Malting barley is sourced from premium quality barley, priced nearly $65 higher per tonne compared to feed barley used as livestock fodder. The droughts and dryness this summer has made it hard for breweries to procure supplies to meet rising demand.

The saving grace is France, which is expected to bail out the beer industry with it about to harvest a good crop this season. The French farm ministry has forecasted a total barley crop of 12.1 million tonnes, same as last year which is starkly in contrast to Germany, that has forecasted an 18.8 percent year-on-year fall in production standing at 7.3 million tonnes.

"There are painful crop losses in Germany, Poland, Britain, and Scandinavia. The volume of animal feed barley will be cut and I think there could be an EU shortage of about 500,000 tonnes of malting barley," said a German trader. "But it looks like France will ride to the rescue with an overall good crop. Malt may have to be produced using lower quality winter barley and more EU imports are also likely from South America."

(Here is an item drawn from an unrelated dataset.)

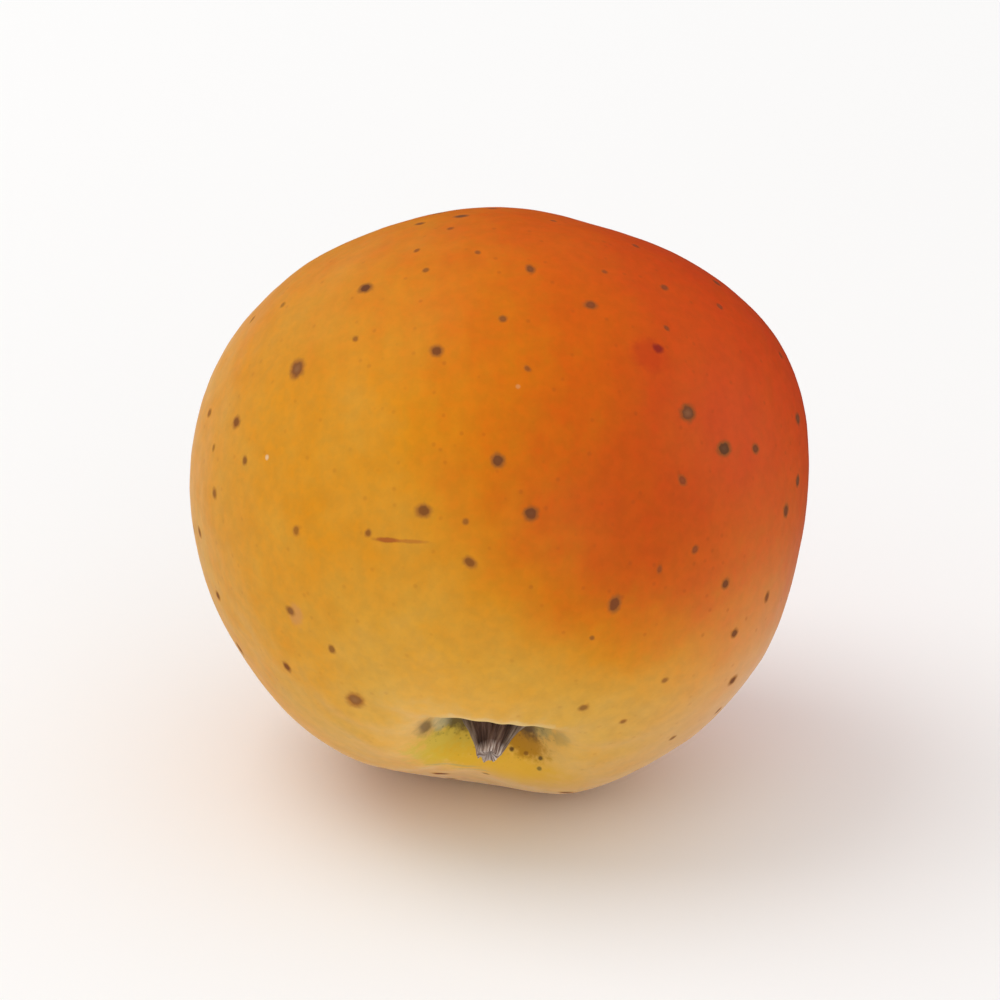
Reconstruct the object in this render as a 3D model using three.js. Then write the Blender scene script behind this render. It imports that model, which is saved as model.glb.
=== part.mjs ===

The potential use of lower quality barley has raised eyebrows, leading to increased screenings this season. Screenings are essentially the by-products produced while cleaning the seeds, like husk, hull, and damaged produce. The current limit for screenings stand at 8 percent, but some farmers have reported that the number has gone up to double digits in some screening results. This could be the result of the excessive usage of winter barley, which would have ripened prematurely, thereby affecting its quality.

All this aside, Germany is also facing another headache - a supply crunch in beer bottles, as its usually trustworthy recycling process is now staring at a shortage. This is because a lot of Germans are not tossing the empty bottles into the recycling chain, but then this could be a topic of discussion for another day.